While Godawa worried there'd be no way for her to afford the increase, she soon decided she'd try to make it work by expanding her menu.

"Maybe I'm going try and pay $5,000," she said. She'd try to do things, "a little bit different. We can try."

She went back her elderly landlady, Hildegard Daempfle, who she's been paying month-to-month since April, to discuss the terms of a new lease, but the building owner told her she'd already rented the store out to someone else starting Aug. 1.

"Now it's too late because they [found] someone," said a crestfallen Godawa, who emigrated from Poland and worked as a housekeeper before buying the Park Deli business 10 years ago from a friend. "[I feel] very bad. I like my customers. Too many people like the store."

Daempfle didn't immediately return a request for comment. Her late husband Rudolph bought 209 Nassau Ave. in 1986 with a $40,000 mortgage, property records show.

Park Deli has had different names and different owners since 1931 when William Mullenbrock built 209 Nassau Ave., honoring his German homeland in its architectural style, with exposed timber beams on the building's facade.

He opened Mullenbrock's Deli on the ground floor with the savings he'd made as a butcher, according to Mullenbrock's family, who delivered a framed photograph of the deli shot in 1939 to Godawa several years ago that detailed some of the store's early history.

Mullenbrock raised his family above the shop and later sold off the business in the 1950's.
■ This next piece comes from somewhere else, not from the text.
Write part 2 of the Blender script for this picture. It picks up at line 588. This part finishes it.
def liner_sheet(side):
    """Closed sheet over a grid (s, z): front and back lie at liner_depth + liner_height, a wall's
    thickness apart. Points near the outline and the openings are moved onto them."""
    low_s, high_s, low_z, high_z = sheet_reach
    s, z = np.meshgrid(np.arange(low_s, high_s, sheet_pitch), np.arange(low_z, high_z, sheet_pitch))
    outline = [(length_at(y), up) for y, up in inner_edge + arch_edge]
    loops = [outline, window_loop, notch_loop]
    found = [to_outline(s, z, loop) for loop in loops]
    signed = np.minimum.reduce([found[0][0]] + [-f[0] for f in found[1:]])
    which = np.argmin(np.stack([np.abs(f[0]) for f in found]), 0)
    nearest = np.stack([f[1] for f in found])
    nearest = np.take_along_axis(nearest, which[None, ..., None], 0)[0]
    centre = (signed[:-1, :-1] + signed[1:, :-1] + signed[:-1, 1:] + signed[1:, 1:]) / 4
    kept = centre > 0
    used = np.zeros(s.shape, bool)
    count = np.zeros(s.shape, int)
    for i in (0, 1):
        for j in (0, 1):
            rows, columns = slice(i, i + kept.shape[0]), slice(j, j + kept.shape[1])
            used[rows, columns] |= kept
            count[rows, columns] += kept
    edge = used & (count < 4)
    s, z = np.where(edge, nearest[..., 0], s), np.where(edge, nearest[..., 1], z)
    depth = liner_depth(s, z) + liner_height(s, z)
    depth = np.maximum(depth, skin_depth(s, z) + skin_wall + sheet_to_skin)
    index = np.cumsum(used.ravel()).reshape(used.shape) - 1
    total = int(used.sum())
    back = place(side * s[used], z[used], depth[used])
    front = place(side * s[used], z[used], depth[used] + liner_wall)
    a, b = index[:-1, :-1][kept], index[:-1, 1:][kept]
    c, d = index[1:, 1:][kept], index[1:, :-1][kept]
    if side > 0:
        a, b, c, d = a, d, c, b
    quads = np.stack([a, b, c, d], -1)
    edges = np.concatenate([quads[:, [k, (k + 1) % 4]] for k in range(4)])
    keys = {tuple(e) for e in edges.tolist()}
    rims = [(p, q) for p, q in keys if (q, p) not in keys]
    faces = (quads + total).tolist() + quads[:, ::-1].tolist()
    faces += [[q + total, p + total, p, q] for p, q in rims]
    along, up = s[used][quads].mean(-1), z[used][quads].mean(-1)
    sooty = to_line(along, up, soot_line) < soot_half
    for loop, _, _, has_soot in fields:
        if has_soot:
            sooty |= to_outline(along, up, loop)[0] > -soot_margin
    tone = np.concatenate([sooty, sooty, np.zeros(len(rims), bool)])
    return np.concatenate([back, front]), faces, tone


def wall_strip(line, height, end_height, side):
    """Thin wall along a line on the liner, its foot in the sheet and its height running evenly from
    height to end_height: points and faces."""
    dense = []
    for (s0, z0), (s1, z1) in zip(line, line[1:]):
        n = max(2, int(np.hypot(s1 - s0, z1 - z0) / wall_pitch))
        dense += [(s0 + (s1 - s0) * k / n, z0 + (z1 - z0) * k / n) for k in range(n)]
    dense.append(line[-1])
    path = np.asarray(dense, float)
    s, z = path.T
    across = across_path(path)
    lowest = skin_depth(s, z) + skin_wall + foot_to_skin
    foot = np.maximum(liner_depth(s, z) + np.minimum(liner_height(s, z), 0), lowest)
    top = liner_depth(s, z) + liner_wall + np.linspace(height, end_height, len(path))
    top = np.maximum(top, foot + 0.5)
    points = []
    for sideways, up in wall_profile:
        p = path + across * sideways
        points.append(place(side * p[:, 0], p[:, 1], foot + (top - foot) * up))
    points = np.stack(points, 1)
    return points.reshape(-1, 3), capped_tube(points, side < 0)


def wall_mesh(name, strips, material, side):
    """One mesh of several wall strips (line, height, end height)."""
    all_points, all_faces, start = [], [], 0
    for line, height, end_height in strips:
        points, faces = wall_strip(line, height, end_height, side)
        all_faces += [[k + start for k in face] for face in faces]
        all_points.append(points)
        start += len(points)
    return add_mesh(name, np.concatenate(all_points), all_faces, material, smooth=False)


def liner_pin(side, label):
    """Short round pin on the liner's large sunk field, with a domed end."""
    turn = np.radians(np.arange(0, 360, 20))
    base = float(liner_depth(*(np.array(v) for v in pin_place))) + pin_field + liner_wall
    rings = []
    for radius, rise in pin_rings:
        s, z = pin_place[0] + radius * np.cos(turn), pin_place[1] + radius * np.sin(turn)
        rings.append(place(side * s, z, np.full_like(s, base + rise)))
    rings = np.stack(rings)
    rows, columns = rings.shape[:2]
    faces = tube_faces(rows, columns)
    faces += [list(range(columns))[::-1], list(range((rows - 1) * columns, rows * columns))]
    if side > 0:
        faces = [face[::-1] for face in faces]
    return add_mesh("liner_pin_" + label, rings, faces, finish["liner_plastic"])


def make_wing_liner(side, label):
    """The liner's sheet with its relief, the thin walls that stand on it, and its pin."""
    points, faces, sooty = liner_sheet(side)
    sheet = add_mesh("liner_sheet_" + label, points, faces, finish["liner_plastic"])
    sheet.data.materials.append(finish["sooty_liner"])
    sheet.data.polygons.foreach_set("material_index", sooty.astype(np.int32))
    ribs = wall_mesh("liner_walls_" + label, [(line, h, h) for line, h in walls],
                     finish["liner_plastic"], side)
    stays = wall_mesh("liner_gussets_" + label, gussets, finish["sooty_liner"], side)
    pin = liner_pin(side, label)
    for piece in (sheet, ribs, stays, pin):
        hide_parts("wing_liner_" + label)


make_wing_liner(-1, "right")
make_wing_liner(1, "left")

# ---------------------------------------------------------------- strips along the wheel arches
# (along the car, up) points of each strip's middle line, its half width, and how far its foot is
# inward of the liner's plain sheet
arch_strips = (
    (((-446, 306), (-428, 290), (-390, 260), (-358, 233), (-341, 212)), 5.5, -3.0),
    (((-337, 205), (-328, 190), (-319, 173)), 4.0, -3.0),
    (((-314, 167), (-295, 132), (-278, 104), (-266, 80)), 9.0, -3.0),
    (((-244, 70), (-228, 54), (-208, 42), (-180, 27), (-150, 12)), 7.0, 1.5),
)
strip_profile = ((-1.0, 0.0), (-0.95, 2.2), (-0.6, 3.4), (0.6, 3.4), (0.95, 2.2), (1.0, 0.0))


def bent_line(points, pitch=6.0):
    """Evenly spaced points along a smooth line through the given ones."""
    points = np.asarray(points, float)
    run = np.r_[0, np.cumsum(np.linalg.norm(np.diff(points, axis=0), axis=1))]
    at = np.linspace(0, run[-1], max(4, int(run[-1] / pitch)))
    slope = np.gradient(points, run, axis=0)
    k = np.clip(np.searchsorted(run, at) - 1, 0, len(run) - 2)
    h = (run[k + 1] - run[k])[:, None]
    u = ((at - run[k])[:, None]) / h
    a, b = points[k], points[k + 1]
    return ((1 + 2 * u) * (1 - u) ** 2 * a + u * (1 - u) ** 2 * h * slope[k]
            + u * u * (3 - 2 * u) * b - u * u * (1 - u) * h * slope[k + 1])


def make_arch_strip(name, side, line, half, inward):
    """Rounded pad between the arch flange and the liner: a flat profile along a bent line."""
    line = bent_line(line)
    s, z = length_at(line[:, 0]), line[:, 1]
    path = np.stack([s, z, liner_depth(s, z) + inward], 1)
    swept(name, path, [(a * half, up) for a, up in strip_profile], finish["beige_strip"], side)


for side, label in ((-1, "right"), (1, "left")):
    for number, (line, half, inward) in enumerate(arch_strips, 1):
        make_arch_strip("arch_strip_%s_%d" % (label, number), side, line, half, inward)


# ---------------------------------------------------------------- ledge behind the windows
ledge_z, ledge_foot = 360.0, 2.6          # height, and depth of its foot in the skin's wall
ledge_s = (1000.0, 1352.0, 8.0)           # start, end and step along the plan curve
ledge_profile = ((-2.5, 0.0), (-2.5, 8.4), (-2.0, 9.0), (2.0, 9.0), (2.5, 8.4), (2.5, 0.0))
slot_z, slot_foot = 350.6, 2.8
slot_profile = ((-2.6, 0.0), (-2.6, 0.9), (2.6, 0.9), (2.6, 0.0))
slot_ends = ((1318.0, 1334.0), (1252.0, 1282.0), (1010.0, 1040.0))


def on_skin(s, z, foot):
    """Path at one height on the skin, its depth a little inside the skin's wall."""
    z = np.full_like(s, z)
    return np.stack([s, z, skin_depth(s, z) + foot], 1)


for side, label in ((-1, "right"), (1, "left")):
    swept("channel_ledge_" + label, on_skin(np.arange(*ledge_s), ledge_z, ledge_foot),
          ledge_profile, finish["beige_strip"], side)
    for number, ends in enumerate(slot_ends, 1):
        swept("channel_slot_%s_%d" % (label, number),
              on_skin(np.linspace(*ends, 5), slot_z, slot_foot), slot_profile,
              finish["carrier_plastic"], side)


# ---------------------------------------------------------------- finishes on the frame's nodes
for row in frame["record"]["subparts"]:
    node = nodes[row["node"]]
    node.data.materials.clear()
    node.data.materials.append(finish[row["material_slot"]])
The deli was owned by Germans for several generations but has been in Polish hands for about two decades, Godawa said.

"When this place will be closed, it's like the heart goes away, the heart [stops] beating," said Joanna Wierzbicka, 37, a Polish Greenpoint resident popping in to buy rolls with her 16-month-old toddler Nicole.

While Park Deli is a hub for Polish Greenpoint residents who rave about the chicken cutlets, the Swedish meatballs, the sauerkraut, and cheese blintzes all sold by the pound, it's also a beloved breakfast and and lunch spot among police from the 94th Precinct and dozens of film industry workers at Broadway Stages a few blocks away looking for a hot home-style meal on a budget.

"There's going to be a lot of disappointed Teamsters," said Richie Vetere, 43, a member of a theatrical union who works at Broadway Stages. He said around 75 workers eat at Park Deli nearly every day. "We all come here."

Meanwhile, development along the waterfront, a swath of land rezoned in 2005 under former Mayor Michael Bloomberg, continues at a rapid clip.

Sales for condominiums in the neighborhood's first skyscraper, a looming 40-story tower that dwarves the rest of the low-rise residential neighborhood, just began last week. Other sprawling complexes such as the Greenpoint Landing are expected to draw thousands of new residents to the neighbored in the next several years.